* [Written exercise]: Transcribe, exactly as they appear, the line that contains "const rug = new", the line that contains "bpy.context.scene.collection.objects.link(empty)", and every line in between, and nothing else.

* [Entries supplied]:
--------------------------------

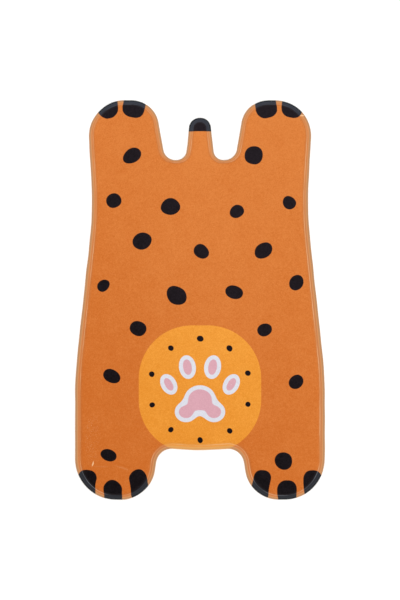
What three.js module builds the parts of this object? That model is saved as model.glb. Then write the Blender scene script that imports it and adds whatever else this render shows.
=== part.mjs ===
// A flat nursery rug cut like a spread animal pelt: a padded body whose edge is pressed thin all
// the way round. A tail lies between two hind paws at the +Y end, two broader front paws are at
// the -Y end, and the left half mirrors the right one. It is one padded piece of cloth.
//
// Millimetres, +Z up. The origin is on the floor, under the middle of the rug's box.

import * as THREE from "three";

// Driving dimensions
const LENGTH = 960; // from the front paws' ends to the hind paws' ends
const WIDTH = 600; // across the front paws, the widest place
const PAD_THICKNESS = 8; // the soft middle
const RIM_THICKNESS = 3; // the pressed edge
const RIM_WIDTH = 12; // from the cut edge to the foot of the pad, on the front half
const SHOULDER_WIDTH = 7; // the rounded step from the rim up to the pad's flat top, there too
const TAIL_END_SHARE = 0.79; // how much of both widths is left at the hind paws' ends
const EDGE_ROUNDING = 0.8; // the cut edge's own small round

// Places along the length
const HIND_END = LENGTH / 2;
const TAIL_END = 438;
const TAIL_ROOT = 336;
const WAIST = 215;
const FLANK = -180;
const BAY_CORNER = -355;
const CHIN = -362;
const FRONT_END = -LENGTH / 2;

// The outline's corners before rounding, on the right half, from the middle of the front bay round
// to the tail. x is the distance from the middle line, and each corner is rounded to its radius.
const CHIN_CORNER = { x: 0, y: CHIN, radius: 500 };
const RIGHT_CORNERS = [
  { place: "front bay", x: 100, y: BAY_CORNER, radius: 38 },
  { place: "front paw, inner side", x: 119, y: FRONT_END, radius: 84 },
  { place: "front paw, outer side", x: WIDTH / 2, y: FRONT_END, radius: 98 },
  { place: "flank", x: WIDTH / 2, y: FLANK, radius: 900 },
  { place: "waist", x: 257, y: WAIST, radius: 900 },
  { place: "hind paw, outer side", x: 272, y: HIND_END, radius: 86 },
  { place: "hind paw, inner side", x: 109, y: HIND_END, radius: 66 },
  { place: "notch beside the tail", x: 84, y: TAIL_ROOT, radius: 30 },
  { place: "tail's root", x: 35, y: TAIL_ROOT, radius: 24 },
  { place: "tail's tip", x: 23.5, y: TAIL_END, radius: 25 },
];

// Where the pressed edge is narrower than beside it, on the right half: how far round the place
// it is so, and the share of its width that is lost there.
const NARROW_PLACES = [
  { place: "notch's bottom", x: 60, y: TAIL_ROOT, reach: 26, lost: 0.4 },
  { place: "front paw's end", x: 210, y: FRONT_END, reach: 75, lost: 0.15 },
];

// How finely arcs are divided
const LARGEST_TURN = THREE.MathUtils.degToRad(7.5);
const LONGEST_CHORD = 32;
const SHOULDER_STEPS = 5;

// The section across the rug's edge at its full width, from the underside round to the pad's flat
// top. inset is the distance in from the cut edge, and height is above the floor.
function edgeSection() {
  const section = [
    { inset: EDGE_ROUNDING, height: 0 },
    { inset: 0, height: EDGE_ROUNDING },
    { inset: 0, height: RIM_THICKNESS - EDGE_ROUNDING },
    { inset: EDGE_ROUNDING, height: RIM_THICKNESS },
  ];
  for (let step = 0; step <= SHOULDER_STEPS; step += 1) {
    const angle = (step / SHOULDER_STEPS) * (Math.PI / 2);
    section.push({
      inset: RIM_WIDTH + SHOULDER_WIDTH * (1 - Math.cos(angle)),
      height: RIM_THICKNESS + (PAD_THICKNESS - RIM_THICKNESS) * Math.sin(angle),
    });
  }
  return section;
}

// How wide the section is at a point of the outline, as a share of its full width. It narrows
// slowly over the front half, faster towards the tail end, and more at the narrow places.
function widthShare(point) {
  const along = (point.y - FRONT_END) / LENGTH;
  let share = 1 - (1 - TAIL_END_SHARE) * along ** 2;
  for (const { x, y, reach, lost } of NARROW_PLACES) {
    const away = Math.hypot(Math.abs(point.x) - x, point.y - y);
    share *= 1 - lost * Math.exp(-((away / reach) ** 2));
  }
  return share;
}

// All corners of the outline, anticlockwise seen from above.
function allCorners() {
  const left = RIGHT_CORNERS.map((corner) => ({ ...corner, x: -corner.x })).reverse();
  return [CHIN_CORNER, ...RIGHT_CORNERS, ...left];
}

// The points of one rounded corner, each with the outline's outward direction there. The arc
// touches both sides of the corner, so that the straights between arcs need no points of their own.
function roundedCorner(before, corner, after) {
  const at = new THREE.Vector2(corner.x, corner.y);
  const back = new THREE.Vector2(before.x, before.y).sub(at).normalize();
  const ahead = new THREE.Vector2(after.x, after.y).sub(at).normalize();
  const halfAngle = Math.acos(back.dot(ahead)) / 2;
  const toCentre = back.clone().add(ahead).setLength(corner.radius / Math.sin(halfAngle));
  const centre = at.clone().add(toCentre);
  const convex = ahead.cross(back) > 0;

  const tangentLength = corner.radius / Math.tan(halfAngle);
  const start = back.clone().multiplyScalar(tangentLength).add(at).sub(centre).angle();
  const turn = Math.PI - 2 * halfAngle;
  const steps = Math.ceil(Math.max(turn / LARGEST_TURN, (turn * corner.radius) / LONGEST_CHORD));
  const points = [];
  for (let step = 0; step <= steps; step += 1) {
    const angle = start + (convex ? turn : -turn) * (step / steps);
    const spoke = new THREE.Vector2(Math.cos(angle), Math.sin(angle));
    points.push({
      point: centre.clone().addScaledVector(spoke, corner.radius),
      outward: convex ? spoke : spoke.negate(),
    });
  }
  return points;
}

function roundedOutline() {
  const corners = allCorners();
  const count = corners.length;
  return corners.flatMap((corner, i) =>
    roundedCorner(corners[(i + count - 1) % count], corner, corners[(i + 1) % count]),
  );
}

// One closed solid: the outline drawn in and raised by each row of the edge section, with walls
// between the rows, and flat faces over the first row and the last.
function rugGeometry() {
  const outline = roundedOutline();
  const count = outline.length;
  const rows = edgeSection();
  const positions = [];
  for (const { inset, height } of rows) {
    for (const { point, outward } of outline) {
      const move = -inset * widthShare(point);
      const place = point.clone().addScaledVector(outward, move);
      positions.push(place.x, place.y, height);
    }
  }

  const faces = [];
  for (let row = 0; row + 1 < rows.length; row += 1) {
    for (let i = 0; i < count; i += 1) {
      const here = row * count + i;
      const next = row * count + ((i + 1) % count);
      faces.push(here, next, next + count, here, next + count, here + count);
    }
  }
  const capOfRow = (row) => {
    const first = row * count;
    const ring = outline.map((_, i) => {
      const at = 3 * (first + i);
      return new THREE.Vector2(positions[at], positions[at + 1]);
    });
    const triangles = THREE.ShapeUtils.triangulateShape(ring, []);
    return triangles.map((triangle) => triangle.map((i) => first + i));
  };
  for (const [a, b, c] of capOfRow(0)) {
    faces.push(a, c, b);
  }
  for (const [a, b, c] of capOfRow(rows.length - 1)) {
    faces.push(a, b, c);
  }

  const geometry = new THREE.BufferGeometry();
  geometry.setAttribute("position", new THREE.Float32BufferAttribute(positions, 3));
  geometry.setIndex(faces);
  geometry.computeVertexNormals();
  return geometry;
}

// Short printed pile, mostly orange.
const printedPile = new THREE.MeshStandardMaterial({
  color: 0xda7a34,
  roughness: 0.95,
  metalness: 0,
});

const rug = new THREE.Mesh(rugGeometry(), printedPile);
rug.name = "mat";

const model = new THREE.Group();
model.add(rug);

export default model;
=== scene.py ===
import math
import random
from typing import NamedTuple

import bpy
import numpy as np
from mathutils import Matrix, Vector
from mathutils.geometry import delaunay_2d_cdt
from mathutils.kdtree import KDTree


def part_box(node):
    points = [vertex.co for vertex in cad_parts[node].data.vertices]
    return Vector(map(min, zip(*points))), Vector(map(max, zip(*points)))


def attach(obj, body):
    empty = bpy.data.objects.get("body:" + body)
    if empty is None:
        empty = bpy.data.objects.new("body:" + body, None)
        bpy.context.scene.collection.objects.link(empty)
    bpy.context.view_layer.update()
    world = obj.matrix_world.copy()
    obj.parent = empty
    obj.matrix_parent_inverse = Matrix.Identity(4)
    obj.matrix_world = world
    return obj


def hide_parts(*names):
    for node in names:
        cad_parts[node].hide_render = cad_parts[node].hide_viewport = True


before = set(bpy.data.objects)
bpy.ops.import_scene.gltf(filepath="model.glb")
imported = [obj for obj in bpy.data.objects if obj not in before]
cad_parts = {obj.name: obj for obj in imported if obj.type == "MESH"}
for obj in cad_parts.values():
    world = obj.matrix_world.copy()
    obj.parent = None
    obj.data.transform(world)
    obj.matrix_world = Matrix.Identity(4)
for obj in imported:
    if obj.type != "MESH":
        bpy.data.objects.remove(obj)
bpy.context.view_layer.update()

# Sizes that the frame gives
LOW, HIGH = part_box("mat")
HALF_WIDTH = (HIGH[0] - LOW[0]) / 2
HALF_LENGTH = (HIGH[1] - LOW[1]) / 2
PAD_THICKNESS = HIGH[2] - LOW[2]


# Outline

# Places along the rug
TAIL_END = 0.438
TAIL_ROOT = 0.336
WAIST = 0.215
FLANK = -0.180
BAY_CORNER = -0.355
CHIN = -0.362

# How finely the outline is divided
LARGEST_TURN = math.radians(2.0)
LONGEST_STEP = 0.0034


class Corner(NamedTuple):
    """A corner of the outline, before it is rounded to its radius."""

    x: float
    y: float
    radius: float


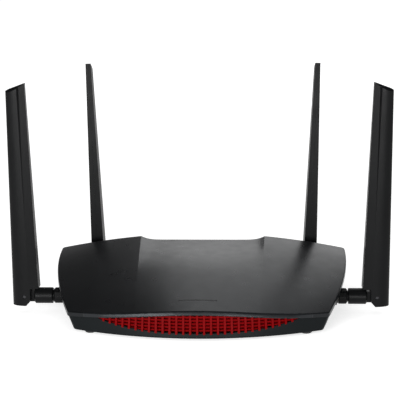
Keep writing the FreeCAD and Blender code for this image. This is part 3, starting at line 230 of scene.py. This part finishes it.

--------------------------------

* [Solution for this exercise]:
const rug = new THREE.Mesh(rugGeometry(), printedPile);
rug.name = "mat";

const model = new THREE.Group();
model.add(rug);

export default model;
=== scene.py ===
import math
import random
from typing import NamedTuple

import bpy
import numpy as np
from mathutils import Matrix, Vector
from mathutils.geometry import delaunay_2d_cdt
from mathutils.kdtree import KDTree


def part_box(node):
    points = [vertex.co for vertex in cad_parts[node].data.vertices]
    return Vector(map(min, zip(*points))), Vector(map(max, zip(*points)))


def attach(obj, body):
    empty = bpy.data.objects.get("body:" + body)
    if empty is None:
        empty = bpy.data.objects.new("body:" + body, None)
        bpy.context.scene.collection.objects.link(empty)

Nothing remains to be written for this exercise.